What is Advent?

A Brief Overview of the Christian Season of Advent

By Laura D Lewis


Advent and Advent Calendars have been a favourite tradition in Europe for centuries. Advent Calendars come in many forms, the most common being a paper version with windows that correspond to a particular day, which children open to see a picture inside. Other forms include candy or little drawers with coins. The purpose of the Advent Calendar is to count down the days until the birth of the Messiah by marking each day with an event designed to remind each of the upcoming miracle.




Typical Advent Calendars from top left clockwise: Drawers for toys or coins, themed box with candy, Storybook Advent Calendar and traditional paper calendar with windows.

Storybook Advent Calendar was created to tap into two traditions of Advent. One is the preparation of His coming through the reading of scripture and inspirational passages that remind us of what we're celebrating and the other is the children's tradition of using a calendar to mark each day before Christmas with a treat. In the case of the Storybook Advent Calendar the treat is a bedtime story rather than a picture, toy, coin or piece of candy.

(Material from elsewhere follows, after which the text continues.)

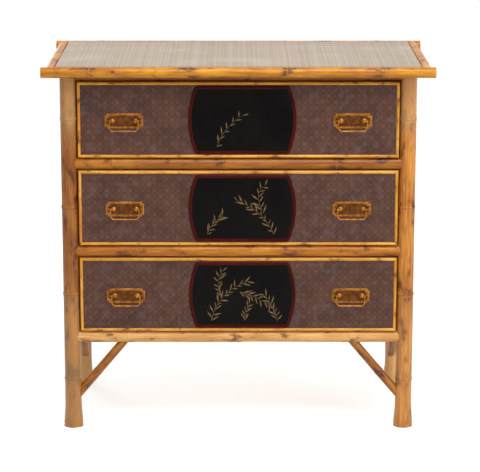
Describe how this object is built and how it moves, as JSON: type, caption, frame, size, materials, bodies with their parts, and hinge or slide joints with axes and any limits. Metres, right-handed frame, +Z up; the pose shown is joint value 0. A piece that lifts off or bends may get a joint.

Advent is derived from the Latin advenio and means ‘to come to’ since the season is about preparing for the arrival of the Messiah, the birth of Jesus Christ. It is common, especially in the Catholic and Lutheran Churches, for children to have an Advent Calendar beginning December 1st to mark off the days until Christmas. Eastern Orthodox faiths begin Advent on November 15th but Western churches celebrate Advent during the four Sundays leading up to Christmas.

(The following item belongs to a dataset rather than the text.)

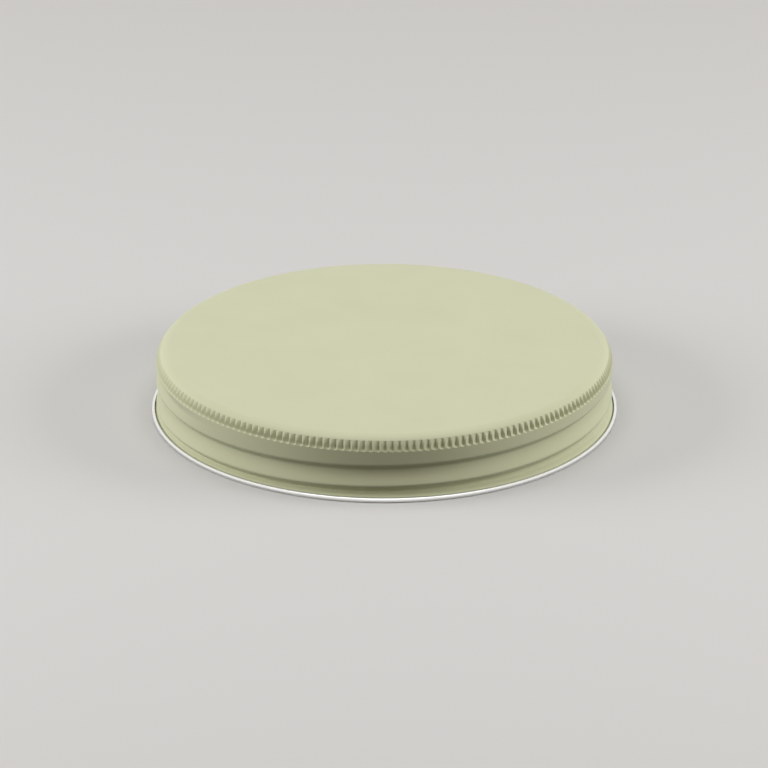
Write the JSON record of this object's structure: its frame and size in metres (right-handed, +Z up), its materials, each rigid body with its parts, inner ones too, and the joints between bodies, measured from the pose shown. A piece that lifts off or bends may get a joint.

Modern work weeks have meant that Advent more often signifies the beginning of the Christmas shopping and Christmas party season with the festivities ending on New Year's Day, but many will withhold celebrations until Christmas Eve since, in times past, Advent was a time of preparation, fasting and solemn remembrance. This is one reason why many Christian families will wait until Christmas Eve to put up their tree and have Christmas music played only during Christmastide to go with the tradition that holiday parties and gifts didn't begin until after Christmas. It makes for the Christmas Dinner or Feast being such an important concern. It marked the end of fasting and the commencement of the celebrations.


or Advent Crown

This is one Christmas tradition that is similar to the lighting of the menorah in Judaism at Hanukah, but the reason and purpose for lighting the candles couldn't be further apart.

Whereas the menorah is lit to mark the eight days lamp oil lasted during a war that allowed the Israelites to recapture and re-consecrate their temple, the Advent wreath, with its four candles (three purple and one rose) in a circle surrounded by evergreens represents the hope and anticipation of the Messiah’s birth.

The Advent wreath originated in Germany and began as a Lutheran tradition but was quickly adopted by the Catholic and Anglican Churches. It involves four candles positioned in a circle and surrounded by evergreen branches and decor. Often, a large taper candle is added in the centre for lighting the other candles. The color of the four candles is important: three purple or blue and one rose.

The Advent Wreath is quite prominent in Christmas celebrations today, though often, especially for those outside the Catholic and Lutheran faiths, Christians don't realize these are meant to be lit week by week. Many simply believe they are a centerpiece for a table. If you're looking for a tradition to introduce your family to this year, the Advent Wreath, created over Thanksgiving Weekend (US), is a great one to start


On the first Sunday of Advent (in 2010 this falls on Thanksgiving weekend, November 28th), one purple candle is lit each night of the week. On the second Sunday, a second purple candle is lit with the first and the two candles burn together until the third Sunday when the rose candle, representing Gaudete, is lit. These three candles carry through each night until the final Sunday of Advent when all four candles are lit. Then the fun and feasting begins!


The period from Christmas Day through January 6th is called Christmastide and commemorated in the song The Twelve Days of Christmas.


Significance of the Epiphany: January 6th is known as Epiphany and is one of the most important days in the Christian calendar because it changed the entire dynamic of God's blessing and favour. It was on this day, the twelfth day of Christmas, the three kings from Persia (Iran & Syria today), pagans to that point, visited the Christ child.


This action extended Christ's salvation beyond the Hebrews to include the Gentiles and ushered in the first glimpses of the new covenant fulfilled with the birth, death and resurrection of the Messiah. It is the beginning of Choosing God by choosing a relationship with Him through Christ rather that being Chosen because of your parent's ancestry. This choice is confirmed through baptism, confirmation and communion.

Advent Tidbits


Colours of Advent:
Purple or Blue, with Rose for the third Sunday only.

Days of Advent:

Traditionally November 28th (or November 15th, Eastern Orthodox) - December 25th.

Christmastide begins December 25th through January 6th. Modern day practices have Advent beginning December 1st and ending December 25th.


Songs of Advent

O Come, O Come Emmanuel


Twelve Days of Christmas .
This song is traditionally played from Christmas day through to Epiphany and marks the end of fasting and the beginning of twelve days of feasting and festivity.

“For God so loved the world that he gave his one and only Son,
that whoever believes in him shall not perish but have eternal life.”